Pro Football Focus ranked Atlanta's offensive line as the fifth best unit in the league. Matthews and Ryan Schraeder have played a pivotal role behind their success. They will be depended on heavily for Ryan to stay comfortable in the pocket and pick apart Oakland's questionable secondary. Mack is being pegged as a potential defensive player of the year candidate. With matchups against Von Miller and Michael Bennett in October, Schraeder will be tested against elite pass rushers. The right tackle has been praised for his pass blocking excellence. Schraeder is an all-around talented right tackle, but this next month will reveal him as either an All-Pro caliber player or simply above average.

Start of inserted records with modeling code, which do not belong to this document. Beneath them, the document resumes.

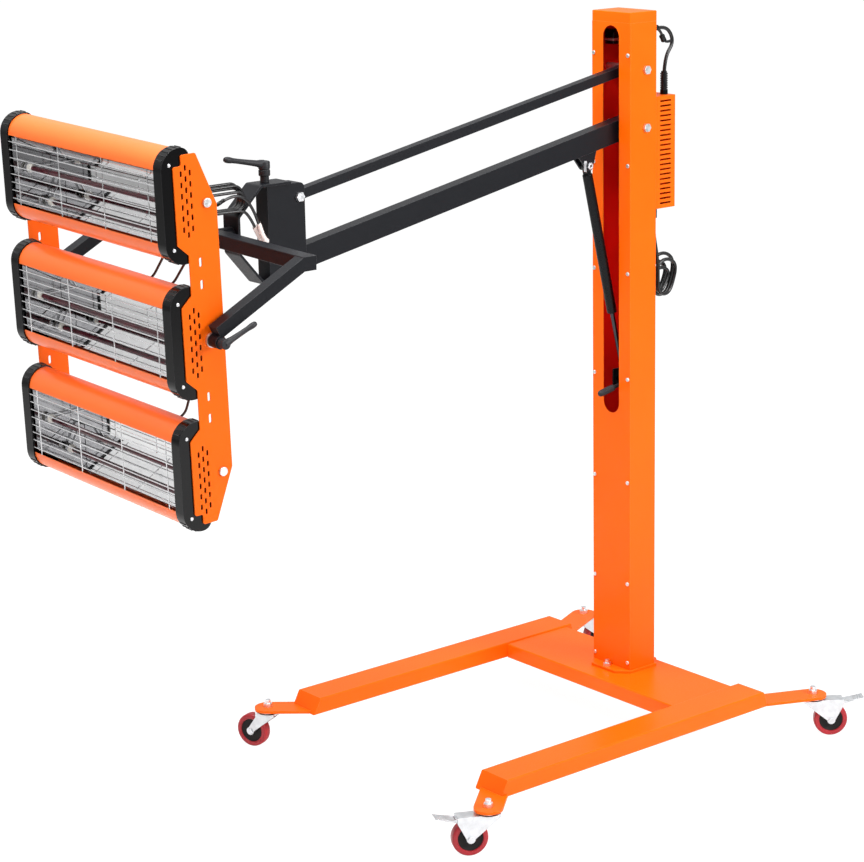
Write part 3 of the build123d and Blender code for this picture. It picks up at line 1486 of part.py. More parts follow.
def cord_tube(line, radius):
    with BuildPart(mode=Mode.PRIVATE) as tube:
        with BuildSketch(Plane(line @ 0, z_dir=line % 0)) as section:
            Circle(radius)
        sweep(sections=section.sketch, path=line)
    return tube.part


def least_gap(line, diameter):
    count = int(line.length / sample_step)
    points = [line @ (index / count) for index in range(count + 1)]
    reach = int(2 * diameter / sample_step) + 1
    gaps = [
        (points[first] - points[second]).length
        for first in range(count)
        for second in range(first + reach, count + 1)
    ]
    return min(gaps) - diameter


# Loop at the back that carries the feed from the column down into the control box
loop_route = [
    (loop_x, shell_rear - column_wall, loop_exit_z),
    (loop_x, link_gland_y, loop_exit_z + loop_rise),
    (loop_x, link_gland_y + loop_reach, loop_exit_z - cord_radius * 6),
    (loop_x, link_gland_y, control_top + gland_height + cord_radius * 7),
    (loop_x, link_gland_y, control_top + gland_height - cord_radius * 5),
]
with BuildLine() as loop_line:
    FilletPolyline(*loop_route, radius=bend_radii(loop_route))
rear_loop_cord = cord_tube(loop_line.wire(), cord_radius)
print("rear loop radii", [round(radius, 1) for radius in bend_radii(loop_route)])
rear_loop_cord.label = "rear_loop_cord"
export_step(rear_loop_cord, "parts/rear_loop_cord.step")

# Mains cord put away in a hank: one line down from the gland, round the turns, on to the plug
hank_pitch = 2 * cord_radius + hank_gap
hank_far_y = hank_side_y + hank_width
hank_mid_y = hank_side_y + hank_width / 2
hank_bow = math.hypot(hank_width, hank_pitch / 2) / 2
gland_mouth = control_bottom - power_gland_height
hank_lead = [
    (power_gland_x, power_gland_y, gland_mouth + 5 * cord_radius),
    (power_gland_x, power_gland_y, gland_mouth - hank_drop / 2),
    (power_gland_x, hank_side_y, gland_mouth - hank_drop * 3 / 2),
    (power_gland_x, hank_side_y, hank_top),
]
with BuildLine() as hank_line:
    FilletPolyline(*hank_lead, radius=bend_radii(hank_lead))
    for turn in range(hank_turns):
        near_x = power_gland_x - turn * hank_pitch
        far_x = near_x - hank_pitch / 2
        next_x = near_x - hank_pitch
        Line((near_x, hank_side_y, hank_top), (near_x, hank_side_y, hank_low))
        ThreePointArc(
            (near_x, hank_side_y, hank_low),
            ((near_x + far_x) / 2, hank_mid_y, hank_low - hank_bow),
            (far_x, hank_far_y, hank_low),
        )
        Line((far_x, hank_far_y, hank_low), (far_x, hank_far_y, hank_top))
        ThreePointArc(
            (far_x, hank_far_y, hank_top),
            ((far_x + next_x) / 2, hank_mid_y, hank_top + hank_bow),
            (next_x, hank_side_y, hank_top),
        )
    Line((next_x, hank_side_y, hank_top), (next_x, hank_side_y, hank_low - hank_tail))
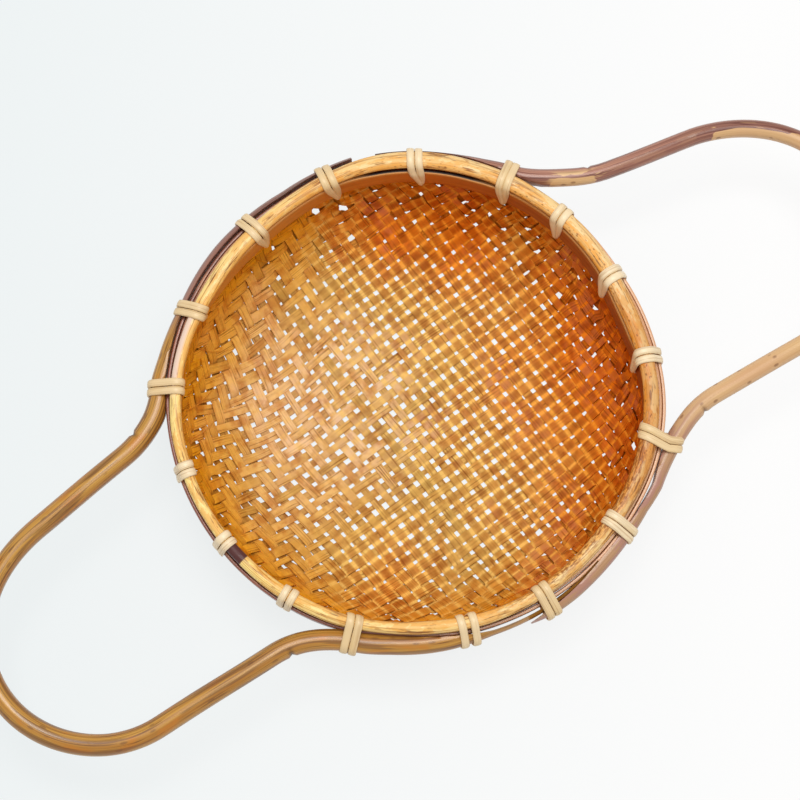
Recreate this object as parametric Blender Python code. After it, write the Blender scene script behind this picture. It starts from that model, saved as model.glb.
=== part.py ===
"""A zaru basket: a shallow round bowl of woven bamboo with a lashed rim and two rattan handles.

Metres, +Z up. The origin is the middle of the flat floor, on the surface that the basket stands on.
+X runs along the handles' line, towards the thinner handle.
"""

import math

import bmesh
import bpy
from mathutils import Vector

# Bowl: one woven mat, drawn up into a shallow bowl
RIM_RADIUS = 0.0750
RIM_HEIGHT = 0.0410
FLOOR_RADIUS = 0.0450
WEAVE_THICKNESS = 0.0014
# The wall's curve, as shares of its run outwards and of its rise
FLOOR_PULL_SHARE = 0.50
WALL_PULL_SHARE = 0.60
WALL_LEAN_SHARE = 0.04
# A plain grid of openings, which stands for the many small gaps between the strips
OPENING_WIDTH = 0.0040
OPENING_PITCH = 0.0108
OPENINGS_ACROSS = 12
OPENINGS_HEADING = 3.5
OPENINGS_REACH_SHARE = 0.86

# Rim: a half-round rod on top of two bands and a strip, with the weave's edge between the bands
ROD_WIDTH = 0.0044
ROD_RISE = 0.0018
ROD_SEAT_DEPTH = 0.0014
INNER_BAND_THICKNESS = 0.0016
OUTER_BAND_THICKNESS = 0.0014
OUTER_STRIP_THICKNESS = 0.0012
BAND_HEIGHT = 0.0096
OUTER_STRIP_HEIGHT = 0.0074
OUTER_STRIP_DROP = 0.0008

# Handles: rattan rods, their ends shaved to strips that lie round the outside of the rim
LEFT_ROD_DIAMETER = 0.0068
RIGHT_ROD_DIAMETER = 0.0059
SHAVED_END_THICKNESS = 0.0018
HANDLE_DROP = 0.0042
LEFT_REACH = 0.1580
RIGHT_REACH = 0.1600
LEFT_LOOP_WIDTH = 0.0730
RIGHT_LOOP_WIDTH = 0.0780
LEFT_LOOP_OFFSET = -0.0090
RIGHT_LOOP_OFFSET = -0.0158
LEFT_UPPER_STANDOFF = 0.0057
LEFT_LOWER_STANDOFF = 0.0058
RIGHT_UPPER_STANDOFF = 0.0115
RIGHT_LOWER_STANDOFF = 0.0092
BEND_LENGTH = 0.0030
LEG_END_SHARE = 0.77
LOOP_ROUNDING_SHARE = 0.55
STUB_CURVE_SHARE = 0.40
SHAVING_SHARE = 0.62

# Lashings: a flat cane, wound twice round the rim through a slot in the weave
CANE_WIDTH = 0.0023
CANE_THICKNESS = 0.0010
CANE_TURN_GAP = 0.0005
CANE_SHOULDER_SHARE = 0.55
CANE_CROWN_SHARE = 0.5
CANE_LEAST_RUN = 0.0012
LASHING_TURNS = 2
# How much of a turn is wound where the cane goes through the weave
SLOT_TURN_SHARE = 0.94

# Clearances between pieces that touch
FIT_GAP = 0.0003
CANE_CLEARANCE = 0.00035
SLOT_CLEARANCE = 0.0005
LEAST_SELF_GAP = 0.0004

# Places round the rim, in degrees from +X, counterclockwise seen from above
LASHING_ANGLES = (
    17.7, 34.0, 56.5, 78.4, 101.8, 127.2, 146.2, 166.5, 186.8,
    206.4, 223.0, 249.3, 269.0, 293.6, 314.7, 335.4, 357.7,
)
RIGHT_UPPER_TIP = 62.0
RIGHT_UPPER_LEAVING = 36.0
RIGHT_UPPER_BEND = 18.5
RIGHT_LOWER_TIP = -94.4
RIGHT_LOWER_LEAVING = -56.0
RIGHT_LOWER_BEND = -35.0
LEFT_UPPER_TIP = 71.5
LEFT_UPPER_LEAVING = 145.0
LEFT_UPPER_BEND = 157.6
LEFT_LOWER_TIP = 285.0
LEFT_LOWER_LEAVING = 226.0
LEFT_LOWER_BEND = 211.4
# Where the right handle's end climbs over the left one's, which lies under it
CLIMB_START = -66.0
CLIMB_END = -74.0

# Counts and fineness
ROUND_SEGMENTS = 72
WALL_POINTS = 9
ROD_POINTS = 7
ROD_SIDES = 10
RIM_STEP = 5.0
STUB_POINTS = 4
BEND_POINTS = 3
LOOP_POINTS = 8
CANE_START_DIRECTION = 225.0
CANE_LEAST_BEND = 8.0
CANE_MOST_BEND = 45.0
WHOLE_ROD_ANGLE = 180.0 - 360.0 / (ROD_SIDES + 2)
SMOOTH_ANGLE = 50.0
MERGE_DISTANCE = 0.000001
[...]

Another week against a talented wide receiver duo

Besides Mike Evans' third quarter explosion, Desmond Trufant and Robert Alford played well against Tampa Bay's massive wide receiver duo. Trufant allowed only three catches for 22 yards on six targets according to Pro Football Focus. He contributed with one interception and one pass breakup as well. Alford wasn't fully responsible for Evans' 49-yard touchdown, as Roberson Therezie failed to fulfill his coverage responsibility. Not maintaining his composure against Evans was Alford's biggest disappointment from last week. He will need to handle himself much better in a loud atmosphere.

Amari Cooper and Michael Crabtree will provide a sturdy test. Cooper is considered as one of the most complete young wide receivers in the league. His route running and ability to make catches in traffic makes him a tough matchup against any cornerback. Quinn has mentioned that Trufant could possibly shadow him on Sunday, which creates an already fascinating matchup into something special. Crabtree is a crafty route-runner, who breaks tackles on a consistent basis. With Atlanta's tendency to miss tackles, he can pose significant problems. Both cornerbacks need to be on their game against this outstanding duo. This matchup would have been higher on the list, if the Falcons didn't have so many pressing issues. Since Oakland is known for being a pass-first team, both cornerbacks will be tested often.